Il nous semble que l’OIF, qui part d’une grande idée à l’avenir prometteur, a pris un tournant progressiste postmoderniste[1] marqué par l’élection au secrétariat général de l’organisation de Michaëlle Jean (canadienne d’origine haïtienne). Cette dernière fut littéralement désignée par l’ancien président français, François Hollande, au Sommet de la francophonie de Dakar en 2014, faisant fi du processus démocratique prévu par l’institution, par des combines, et laissant bien marri celui qui faisait figure de favori du Sud, porteur d’une Francophonie économique[2]. Le président français se félicita (cyniquement, on l’imagine) du choix d’une « femme », succédant à deux hommes, par les membres de l’organisation. Mais plus qu’une femme, noire de surcroît, elle était surtout représentative de cette même main mise atlantiste et progressiste sur l’institution qui serait plus tard appelée « wokisme » et qui plongerait le monde occidental dans la situation qu’on lui connaît actuellement. Vous parlez d’un progrès ! Ainsi, en digne héritier de Jules Ferry, il s’agissait pour M. Hollande d’imposer à une Francophonie majoritairement composée de pays du Sud (les deux tiers), traditionnels et conservateurs, une direction du Nord « qui leur ressemble », postmoderniste et progressiste. S’il fut un mépris colonial, c’en est bien un tel que celui-là dont il s’agissait. La secrétaire générale actuelle, poursuivant l’action de son prédécesseur (à savoir, faire avaler les nouvelles « valeurs occidentales » aux pays du Sud) semble avoir également une légitimité douteuse, notamment quant à l’action de son propre pays, le Rwanda, en faveur de la langue française (qui y fut remplacée comme langue scolaire en 2010 par l’anglais). Les fonds de la Francophonie sont ainsi largement dirigés vers des actions sociétales ou écologiques dont les porteurs de projets sont, de manière préférentielle, de jeunes femmes « racisés ». Un audit sur l’efficacité des résultats produits et sur ce que cette discrimination positive (bonne intention s’il en est) a pu jeter aux oubliettes comme initiatives, peut-être plus méritoires pour le développement et les intérêts de la communauté francophone, serait intéressant à consulter.

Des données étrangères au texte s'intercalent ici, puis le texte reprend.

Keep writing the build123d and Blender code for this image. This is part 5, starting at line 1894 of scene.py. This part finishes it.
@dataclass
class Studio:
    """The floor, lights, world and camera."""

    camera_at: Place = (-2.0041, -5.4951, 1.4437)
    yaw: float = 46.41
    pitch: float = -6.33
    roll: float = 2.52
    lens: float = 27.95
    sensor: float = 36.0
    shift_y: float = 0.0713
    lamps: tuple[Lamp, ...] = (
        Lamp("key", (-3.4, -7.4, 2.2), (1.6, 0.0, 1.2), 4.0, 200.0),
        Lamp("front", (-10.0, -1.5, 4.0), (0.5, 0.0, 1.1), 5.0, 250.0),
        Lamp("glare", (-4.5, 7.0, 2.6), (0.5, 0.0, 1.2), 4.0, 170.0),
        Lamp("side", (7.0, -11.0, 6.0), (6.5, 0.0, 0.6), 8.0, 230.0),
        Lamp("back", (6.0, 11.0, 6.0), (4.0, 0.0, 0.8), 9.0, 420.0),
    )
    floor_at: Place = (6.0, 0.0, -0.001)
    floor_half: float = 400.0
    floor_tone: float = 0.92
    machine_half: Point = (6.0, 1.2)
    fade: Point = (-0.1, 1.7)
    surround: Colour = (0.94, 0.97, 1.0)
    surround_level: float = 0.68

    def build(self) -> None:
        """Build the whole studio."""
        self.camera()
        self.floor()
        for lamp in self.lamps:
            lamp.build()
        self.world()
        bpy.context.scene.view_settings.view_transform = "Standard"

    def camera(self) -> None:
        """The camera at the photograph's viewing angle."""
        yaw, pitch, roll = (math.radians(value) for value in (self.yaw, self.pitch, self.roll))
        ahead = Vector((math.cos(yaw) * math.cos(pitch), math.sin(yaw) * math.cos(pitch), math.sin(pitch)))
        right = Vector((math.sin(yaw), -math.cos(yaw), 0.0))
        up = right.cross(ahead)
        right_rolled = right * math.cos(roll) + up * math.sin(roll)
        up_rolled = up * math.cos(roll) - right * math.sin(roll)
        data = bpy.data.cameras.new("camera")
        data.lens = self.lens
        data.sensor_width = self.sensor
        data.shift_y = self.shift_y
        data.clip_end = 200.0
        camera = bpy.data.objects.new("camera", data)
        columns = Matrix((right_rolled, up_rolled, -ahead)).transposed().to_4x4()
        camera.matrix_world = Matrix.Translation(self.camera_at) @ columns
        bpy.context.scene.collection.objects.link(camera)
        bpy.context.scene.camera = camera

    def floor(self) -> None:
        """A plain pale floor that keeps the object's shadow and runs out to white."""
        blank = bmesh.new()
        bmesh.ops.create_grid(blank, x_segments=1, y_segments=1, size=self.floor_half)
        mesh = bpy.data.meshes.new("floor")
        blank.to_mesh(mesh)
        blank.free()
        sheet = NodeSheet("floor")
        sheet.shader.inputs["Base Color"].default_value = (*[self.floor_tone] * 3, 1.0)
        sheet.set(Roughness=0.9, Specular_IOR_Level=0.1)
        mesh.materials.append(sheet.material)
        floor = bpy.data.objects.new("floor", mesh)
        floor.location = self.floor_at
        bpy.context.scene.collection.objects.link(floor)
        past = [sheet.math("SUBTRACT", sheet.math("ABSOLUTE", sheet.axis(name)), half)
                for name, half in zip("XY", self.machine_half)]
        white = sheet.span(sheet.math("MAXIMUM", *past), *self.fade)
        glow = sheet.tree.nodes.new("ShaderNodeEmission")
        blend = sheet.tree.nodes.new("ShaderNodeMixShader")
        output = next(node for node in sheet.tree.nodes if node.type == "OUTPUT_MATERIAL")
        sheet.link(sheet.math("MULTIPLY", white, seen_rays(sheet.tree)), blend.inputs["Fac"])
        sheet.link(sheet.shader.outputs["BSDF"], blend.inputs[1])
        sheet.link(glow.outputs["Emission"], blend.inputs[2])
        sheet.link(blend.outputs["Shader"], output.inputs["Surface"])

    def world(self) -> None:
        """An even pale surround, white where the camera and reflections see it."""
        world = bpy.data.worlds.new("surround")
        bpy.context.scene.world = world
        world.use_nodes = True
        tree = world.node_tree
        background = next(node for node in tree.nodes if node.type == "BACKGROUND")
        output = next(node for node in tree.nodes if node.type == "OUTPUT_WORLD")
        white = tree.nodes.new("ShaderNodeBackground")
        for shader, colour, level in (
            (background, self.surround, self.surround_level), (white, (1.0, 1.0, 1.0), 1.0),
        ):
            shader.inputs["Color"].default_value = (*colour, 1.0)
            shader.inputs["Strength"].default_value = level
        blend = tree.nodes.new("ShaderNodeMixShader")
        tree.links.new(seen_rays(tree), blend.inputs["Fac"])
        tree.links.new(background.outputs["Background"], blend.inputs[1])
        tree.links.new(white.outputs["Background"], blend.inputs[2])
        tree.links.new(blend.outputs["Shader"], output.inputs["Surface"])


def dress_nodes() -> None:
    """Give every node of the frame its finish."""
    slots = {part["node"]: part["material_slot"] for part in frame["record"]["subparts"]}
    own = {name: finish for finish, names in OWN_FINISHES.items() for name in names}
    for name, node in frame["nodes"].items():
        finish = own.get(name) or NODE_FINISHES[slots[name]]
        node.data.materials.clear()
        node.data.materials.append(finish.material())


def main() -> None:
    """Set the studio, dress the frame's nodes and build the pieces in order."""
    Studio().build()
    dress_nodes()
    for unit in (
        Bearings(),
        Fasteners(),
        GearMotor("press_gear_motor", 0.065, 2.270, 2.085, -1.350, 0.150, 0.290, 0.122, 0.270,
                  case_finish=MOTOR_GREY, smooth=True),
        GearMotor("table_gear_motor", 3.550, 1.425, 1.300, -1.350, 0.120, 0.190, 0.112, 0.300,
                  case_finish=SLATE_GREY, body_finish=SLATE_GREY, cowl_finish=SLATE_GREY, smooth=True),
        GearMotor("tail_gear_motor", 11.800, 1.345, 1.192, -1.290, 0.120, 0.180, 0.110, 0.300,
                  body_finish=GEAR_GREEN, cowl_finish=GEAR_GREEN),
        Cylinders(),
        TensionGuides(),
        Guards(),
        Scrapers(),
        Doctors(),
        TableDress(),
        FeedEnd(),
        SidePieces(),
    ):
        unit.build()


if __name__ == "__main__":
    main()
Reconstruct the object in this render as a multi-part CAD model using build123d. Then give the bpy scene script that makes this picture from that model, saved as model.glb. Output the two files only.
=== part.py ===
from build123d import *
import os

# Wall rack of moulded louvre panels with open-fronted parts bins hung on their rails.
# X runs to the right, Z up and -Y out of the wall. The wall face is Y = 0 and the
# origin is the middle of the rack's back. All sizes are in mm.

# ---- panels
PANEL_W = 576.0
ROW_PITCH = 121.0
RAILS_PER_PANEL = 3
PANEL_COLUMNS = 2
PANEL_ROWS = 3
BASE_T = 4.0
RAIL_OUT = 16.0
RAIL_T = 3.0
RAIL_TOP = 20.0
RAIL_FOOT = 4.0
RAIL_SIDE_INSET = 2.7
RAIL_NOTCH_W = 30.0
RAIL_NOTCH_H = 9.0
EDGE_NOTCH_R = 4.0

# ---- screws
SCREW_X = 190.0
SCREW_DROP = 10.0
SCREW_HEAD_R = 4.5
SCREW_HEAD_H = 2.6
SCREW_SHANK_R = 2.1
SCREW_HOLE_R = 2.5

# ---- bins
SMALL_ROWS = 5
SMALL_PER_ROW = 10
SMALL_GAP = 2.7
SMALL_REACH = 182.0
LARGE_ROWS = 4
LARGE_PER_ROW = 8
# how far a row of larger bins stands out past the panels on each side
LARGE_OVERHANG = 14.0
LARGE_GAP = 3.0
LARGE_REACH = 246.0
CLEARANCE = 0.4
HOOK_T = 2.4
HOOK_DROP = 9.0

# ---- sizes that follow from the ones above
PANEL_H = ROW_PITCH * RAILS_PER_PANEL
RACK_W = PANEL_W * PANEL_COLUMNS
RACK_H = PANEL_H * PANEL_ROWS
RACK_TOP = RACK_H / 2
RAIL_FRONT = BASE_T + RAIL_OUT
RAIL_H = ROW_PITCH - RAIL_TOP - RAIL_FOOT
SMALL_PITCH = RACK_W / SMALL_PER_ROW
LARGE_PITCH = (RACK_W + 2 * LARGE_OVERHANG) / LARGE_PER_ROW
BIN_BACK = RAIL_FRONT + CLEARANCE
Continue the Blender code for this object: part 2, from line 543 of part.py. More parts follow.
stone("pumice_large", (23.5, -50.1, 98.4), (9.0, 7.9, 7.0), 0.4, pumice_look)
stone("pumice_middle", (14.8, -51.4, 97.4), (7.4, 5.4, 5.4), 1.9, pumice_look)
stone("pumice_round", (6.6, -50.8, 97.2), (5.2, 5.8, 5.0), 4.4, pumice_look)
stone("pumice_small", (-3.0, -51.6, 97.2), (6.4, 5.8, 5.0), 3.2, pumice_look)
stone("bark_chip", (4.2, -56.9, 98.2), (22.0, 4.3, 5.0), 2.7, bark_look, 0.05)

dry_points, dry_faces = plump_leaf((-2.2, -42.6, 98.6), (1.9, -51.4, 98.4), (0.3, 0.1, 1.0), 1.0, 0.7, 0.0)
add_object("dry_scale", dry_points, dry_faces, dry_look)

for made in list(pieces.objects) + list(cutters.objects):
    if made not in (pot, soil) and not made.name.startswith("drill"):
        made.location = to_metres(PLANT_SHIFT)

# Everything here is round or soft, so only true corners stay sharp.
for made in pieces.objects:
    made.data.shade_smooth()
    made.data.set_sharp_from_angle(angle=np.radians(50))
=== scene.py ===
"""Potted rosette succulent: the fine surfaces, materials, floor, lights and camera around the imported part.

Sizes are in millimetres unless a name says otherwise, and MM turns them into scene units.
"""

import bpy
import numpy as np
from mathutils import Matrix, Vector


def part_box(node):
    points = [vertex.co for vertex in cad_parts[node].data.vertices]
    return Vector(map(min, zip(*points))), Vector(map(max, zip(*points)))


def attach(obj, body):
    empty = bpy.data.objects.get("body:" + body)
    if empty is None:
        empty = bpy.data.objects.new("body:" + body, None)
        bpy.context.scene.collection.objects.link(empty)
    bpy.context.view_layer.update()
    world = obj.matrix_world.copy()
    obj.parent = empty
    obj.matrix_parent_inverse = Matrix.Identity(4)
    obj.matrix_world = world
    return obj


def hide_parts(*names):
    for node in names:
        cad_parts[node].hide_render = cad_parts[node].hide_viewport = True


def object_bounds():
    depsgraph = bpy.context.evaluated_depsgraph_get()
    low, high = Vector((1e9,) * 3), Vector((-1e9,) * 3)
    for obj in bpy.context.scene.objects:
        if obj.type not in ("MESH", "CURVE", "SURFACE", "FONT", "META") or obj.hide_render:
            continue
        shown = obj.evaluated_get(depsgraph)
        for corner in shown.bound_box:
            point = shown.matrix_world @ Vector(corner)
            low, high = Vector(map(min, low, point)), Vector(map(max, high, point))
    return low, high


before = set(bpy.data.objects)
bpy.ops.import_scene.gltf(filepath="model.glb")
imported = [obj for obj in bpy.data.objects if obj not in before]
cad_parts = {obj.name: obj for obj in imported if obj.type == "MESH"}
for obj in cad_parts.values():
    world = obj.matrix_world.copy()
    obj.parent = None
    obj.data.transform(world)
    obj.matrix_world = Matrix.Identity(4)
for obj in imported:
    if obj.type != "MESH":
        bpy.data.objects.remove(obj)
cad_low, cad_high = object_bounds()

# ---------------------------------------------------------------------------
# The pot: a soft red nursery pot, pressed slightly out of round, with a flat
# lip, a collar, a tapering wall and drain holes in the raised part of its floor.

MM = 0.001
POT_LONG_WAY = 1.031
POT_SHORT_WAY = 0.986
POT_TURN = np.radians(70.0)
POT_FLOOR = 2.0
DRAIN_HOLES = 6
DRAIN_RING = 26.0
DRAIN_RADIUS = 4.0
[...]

Il est maintenant plus que temps que la véritable diversité francophone, celle de la société civile, se fasse entendre et ne se laisse plus imposer une idéologie via des éléments de langage rabâchés ad nauseam à longueur de publications. Comme l’orwellien « francophonie plurielle et inclusive » qui impose une pensée unique et en exclut toute contestation. Nous ne sommes pas à une inversion des valeurs près ! En cette année 2025, le vent tourne, et souhaitons qu’il en aille de même pour tous les peuples qui ont le français en partage. Que la Francophonie institutionnelle traite enfin avec respect toutes les cultures francophones dans leurs différences, cesse d’être vassale d’une mondialisation essentiellement anglo-saxonne qui dénature la langue française (les anglicismes, l’écriture inclusive et les mots-valises en sont des symptômes plus ou moins criants) et s’occupe enfin de langue française et non d’ingérence politique. La francophonie doit recouvrir ses véritables valeurs, qui font que des gens, de par le monde, apprennent le français et qui nous disent que la langue est belle et romantique, qu’elle porte à l’excellence et à l’élévation culturelle. Cessons également de clamer « la francophonie n’est pas en guerre avec la langue anglaise », il n’est pire vaincu que celui qui nie être attaqué ! La langue française est depuis longtemps sous les assauts du monde anglo-saxon, ici au Vietnam comme ailleurs, ce monde anglo-saxon qui feint d’oublier, ou souhaite faire oublier, que sa langue n’est qu’un créole d’un français autrefois dominant. Or, la langue française et la langue anglaise (en particulier celle des États-Unis) sont les deux seules langues complètement internationales (avec peut-être l’espagnol et l’arabe), chacune véhiculant un rapport particulier au monde. Le « cool » contre l’élégance, le « business » contre la charité et le « fast-food » contre le savoir-vivre. La défense de la langue française, c’est aussi la défense d’un modèle social plus juste et plus humain.

Que vive et prospère la francophonie !

Zach Cat Luong


[1]     Dans ce texte, nous qualifions ainsi le progressime, terme subjectif mais qui a été idéologiquement accaparé pour qualifier de progrès ce qui pour beaucoup est objectivement une régression, un nihilisme déconstructiviste.